Victoria
Ancient Greek Religion
The Eleusinian Mysteries: Demeter and her daughter Persephone
Classical Greece, Eleusis, near Athens, Greece.
When she had said this, the goddess changed her stature and her looks, thrusting old age away from her.
'Demeter learned that her daughter Persephone had been taken down to the underworld, in a 7th century BC Homeric Hymn,' said Miranda. 'In her distress, she disguised herself as an old woman from Crete, called herself Doso and found employment looking after an infant child in the palace of a nobleman at Eleusis, near Athens, where the Eleusinian Mysteries would later be celebrated.

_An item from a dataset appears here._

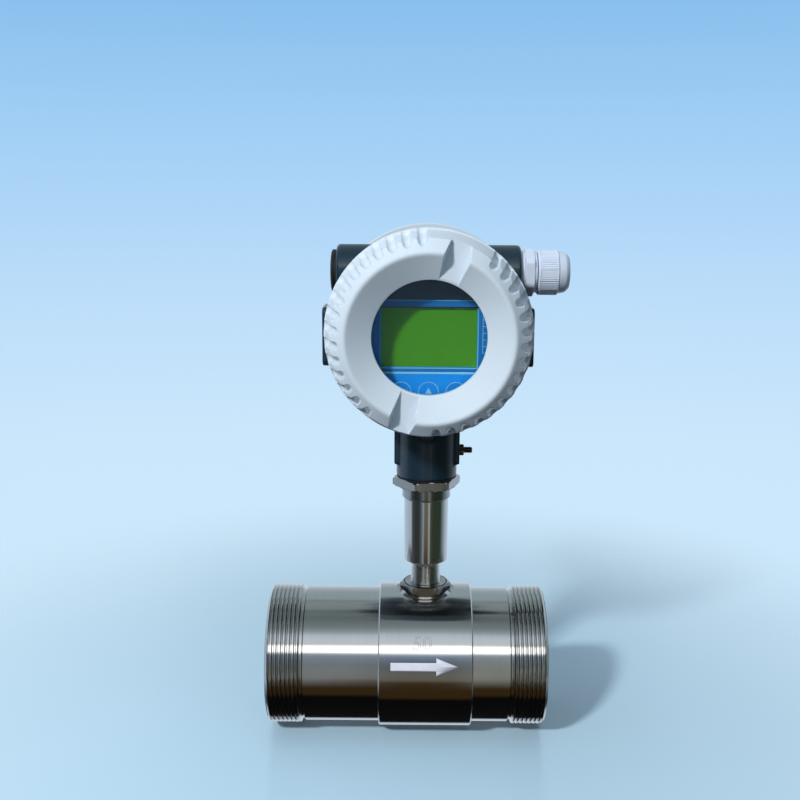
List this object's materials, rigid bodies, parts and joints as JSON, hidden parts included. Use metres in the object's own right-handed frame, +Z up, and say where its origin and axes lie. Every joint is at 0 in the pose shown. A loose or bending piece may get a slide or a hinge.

By day she would feed this child on ambrosia and by night she would hide him in a fire. He grew from strength to strength in this way. But his real mother Metaneira found the child one night in the hearth and made such a fuss that Demeter revealed her true identity, while rebuking the woman for preventing her from making the child immortal.'
When she had so said, the goddess changed her stature and her looks, thrusting old age away from her; beauty spread round about her and a lovely fragrance was wafted from her sweet-smelling robes, and from the divine body of the goddess a light shone afar, while golden tresses spread down over her shoulders, so that the strong house was filled with brightness as with lightning. And so she went out from the palace.